If you need to go lower than this, in case of fall risk or for extra versatility and maneuverability, then a low hospital bed that goes as low as a 9.5-inches deck height off the floor will give you about a 15-inches to top-of-mattress height. This is also key for shorter patients who may not be able to get into a standard hospital bed even when it is at its lowest setting.


Do I need an electric hospital bed?

The kind of bed you need will depend on the mobility and size of the patient. Here are your options when it comes to manual and electric adjustments on your hospital bed.


Manual (hand crank) requires an able-bodied caregiver

This is the lowest price point, with every adjustment made by an attendant. The bed will have three hand cranks, typically at the foot of the bed. One crank raises and lowers the head, one does so for the foot, and one will adjust the overall height of the bed. This is a good option if the patient is fairly mobile and can help with shifting their own position and getting into and out of bed.


PRO TIP: Is a manual crank for you?

If you don't need to raise and lower the bed, and changes of position are not needed often, this can be a great solution. The drawback is that every position change must be made by an able-bodied caregiver.


Semi-electric gives the patient some autonomy

This type of bed has a slightly higher price point but gives the patient some autonomy over their movement. There is just one crank for the overall height adjustment, and an additional hand-held electric control to raise and lower the head and foot.


PRO TIP: Who needs a semi-electric hospital bed?

If the patient can get into and out of bed without raising and lowering the overall bed height, then semi-electric may be a good choice.


Full-electric provides the most independence

With a held-held control for overall bed height, head adjustments, and foot adjustment, this option provides the most independence for patients who need to get in and out of bed frequently, or do not have the help of a caregiver to raise and lower the overall bed height.

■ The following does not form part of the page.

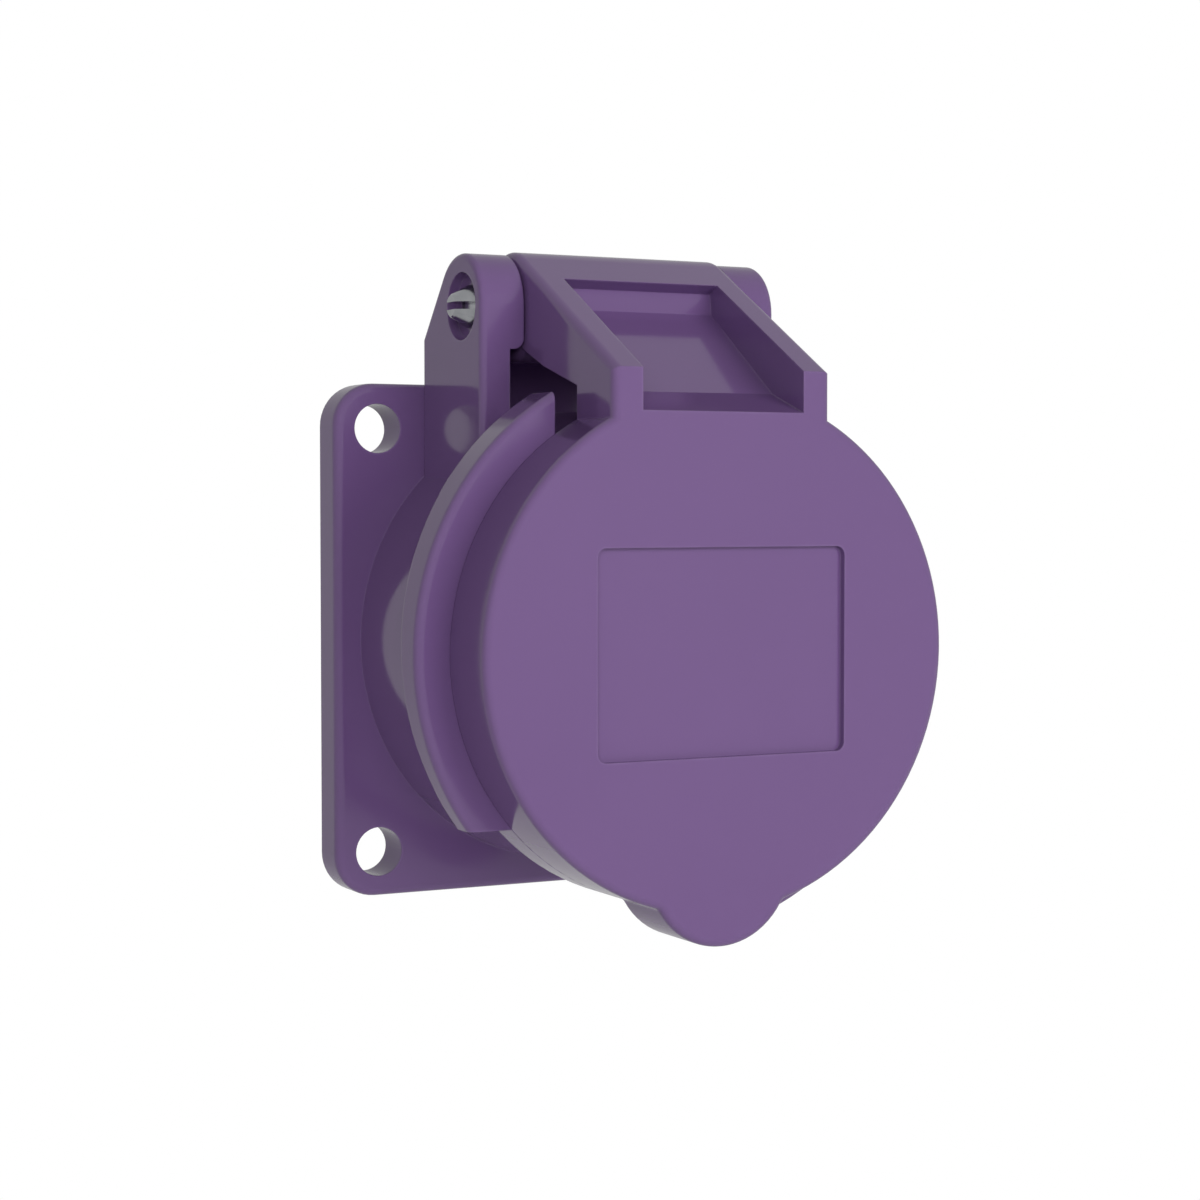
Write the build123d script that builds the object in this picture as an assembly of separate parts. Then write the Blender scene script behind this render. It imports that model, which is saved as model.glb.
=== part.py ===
from build123d import *
import math
import os

# Industrial panel socket for extra-low voltage, with a sprung hinged lid.
# Millimetres. The origin is the centre of the four mounting holes, on the back face
# of the flange. +X is to the right, +Y goes into the panel, +Z is up, and the lid
# faces -Y.

# Driving dimensions: the flange and its gasket
hole_pitch = 50.0
hole_r = 2.9
hole_edge = 5.3
flange_thick = 5.0
flange_corner_r = 5.0
flange_edge_r = 1.0
gasket_thick = 1.5
gasket_inset = 1.0
gasket_hole_play = 0.8

# Driving dimensions: the round lid and its lug
lid_r = 28.8
lid_depth = 8.78
lid_gap = 0.1
lid_wall = 2.5
lid_roof = 2.6
lid_edge_r = 0.9
lug_r = 8.9
lug_z = -23.5
lug_blend_r = 1.0
label_w = 31.0
label_h = 22.9
label_depth = 0.75
label_corner_r = 1.0
hollow_top_z = 24.0
seal_thick = 1.6
seal_play = 0.3
seal_overlap = 1.6

# Driving dimensions: the rim behind the lid and the two bayonet ramps on it
rim_reach = 29.2
rim_thick = 4.8
ramp_step = 3.9
ramp_root = 0.5
ramp_edge_r = 0.9
ramp_upper_x = 12.7
ramp_lower_z = -19.2
ramp_thick = 4.41
ramp_slope = 0.0529
ramp_thick_angle = 77.5
notch_gap = 2.6

# Driving dimensions: the drum, the collar inside it and the keyway
drum_r = 27.2
drum_wall = 2.5
skirt_reach = 6.3
bore_r = 19.0
collar_wall = 2.2
lip_gap = 0.28
lip_edge_r = 0.5
keyway_rise = 0.3
keyway_r = 3.9
keyway_wall = 2.4
keyway_floor = 1.0
keyway_blend_r = 1.0
shoulder_thick = 2.5
boss_r = 3.4

# Driving dimensions: the hinge pin and the ears
pin_r = 2.45
pin_reach = 11.2
pin_z = 38.75
pin_proud = 1.3
pin_tip_r = 1.4
pin_cone = 1.9
pin_slot = 0.85
pin_slot_depth = 1.0
pin_hole_play = 0.02
barrel_play = 0.06
ear_outer_x = 19.24
ear_web = 3.6
ear_knuckle = 5.35
ear_knuckle_drop = 5.05
ear_foot_r = 1.3
ear_front = 5.45
ear_top_r = 6.1
ear_back_drop = 3.15
ear_root_z = 8.0
ear_edge_r = 0.7
pin_recess_play = 1.45
pin_recess_depth = 1.2
bridge_thick = 2.2
bridge_gap = 0.05

# Driving dimensions: the lid's arms, barrel and sloped floor
arm_gap = 0.3
arm_thick = 3.53
arm_top_step = 2.0
arm_toe_step = 0.3
arm_edge_r = 1.0
arm_heel = (4.4, -4.95)
arm_knee = (9.8, -7.15)
barrel_wall = 1.6
bar_edge_back = 7.9
bar_lip = 1.75
floor_back = 5.6
floor_top = 0.1
floor_slope = 35.3
floor_knee = 2.1
floor_front_z = 26.2
floor_thick = 2.0

# Driving dimensions: the return spring
wire_r = 0.65
coil_play = 0.5
coil_whole_turns = 5
coil_pitch = 1.5
nose_angle = 193.0
spring_pocket_play = 0.55
spring_tail = 10.8
spring_nose = 4.5
nose_play = 0.25

# Driving dimensions: the contact carrier, its plate and the terminal holder
plug_ring = 4.8
carrier_reach = 27.0
carrier_edge = 0.8
plate_thick = 4.0
plate_play = 0.15
holder_margin = 10.0
holder_depth = 12.5
holder_edge = 0.8

# Driving dimensions: the contacts
contact_count = 3
contact_ring_r = 8.0
pin_bore_r = 2.55
sleeve_wall = 0.95
sleeve_setback = 1.0
sleeve_bore_depth = 26.0
seat_length = 3.0
ring_room = 0.8
flange_step = 0.45
contact_flange_half = 1.0
pillar_step = 1.0
wire_hole_r = 1.7
wire_hole_floor = 2.5
slit_w = 0.8
slit_length = 14.0
spring_ring_thick = 0.55
spring_ring_w = 3.0
spring_ring_back = 5.0
spring_ring_gap = 1.2
fit_play = 0.05

# Driving dimensions: the screws and clamp plates
terminal_y = 7.5
terminal_shank_r = 1.7
terminal_head_r = 2.35
terminal_head_h = 1.9
terminal_shank = 4.2
terminal_well_play = 0.35
clamp_thick = 0.35
clamp_w = 1.9
clamp_setback = 1.0
clamp_tab = 1.3
screw_r = 1.45
pilot_play = 0.05
screw_head_h = 1.9
screw_slot = 0.8
screw_slot_depth = 0.9
plate_screw_x = 21.8
plate_screw_length = 12.0
plate_head_r = 2.5
holder_screw_length = 17.0
holder_head_r = 2.7
screw_tip_gap = 1.0

# How near two places must be to count as the same
same_place = 1e-4

# Places along Y worked out from the sizes above
flange_front = -flange_thick
rim_front = flange_front - rim_reach
rim_back = rim_front + rim_thick
lid_back = rim_front - lid_gap
lid_front = lid_back - lid_depth
lid_ceiling = lid_front + lid_roof
seal_back = lid_ceiling + seal_thick
lip_front = seal_back + lip_gap
shoulder_y = flange_front + shoulder_thick
plate_back = shoulder_y + plate_thick
carrier_front = flange_front - carrier_reach
sleeve_front = carrier_front + sleeve_setback
holder_back = plate_back + holder_depth
pillar_back = holder_back - pillar_step
pin_y = flange_front - pin_reach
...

For long-term home care, a full-electric hospital bed often ends up being the most cost-effective choice with price points starting under $800 for a complete bed, mattress and side rails set.


Since a caregiver might not be necessary for every bed adjustment, the need for a 24-hour-a-day attendant means lower costs of overall care.


PRO TIP: When is a full-electric hospital bed best?

A full-electric hospital bed provides the most independence for patients who need to get in and out of bed frequently, or do not have the help of a caregiver.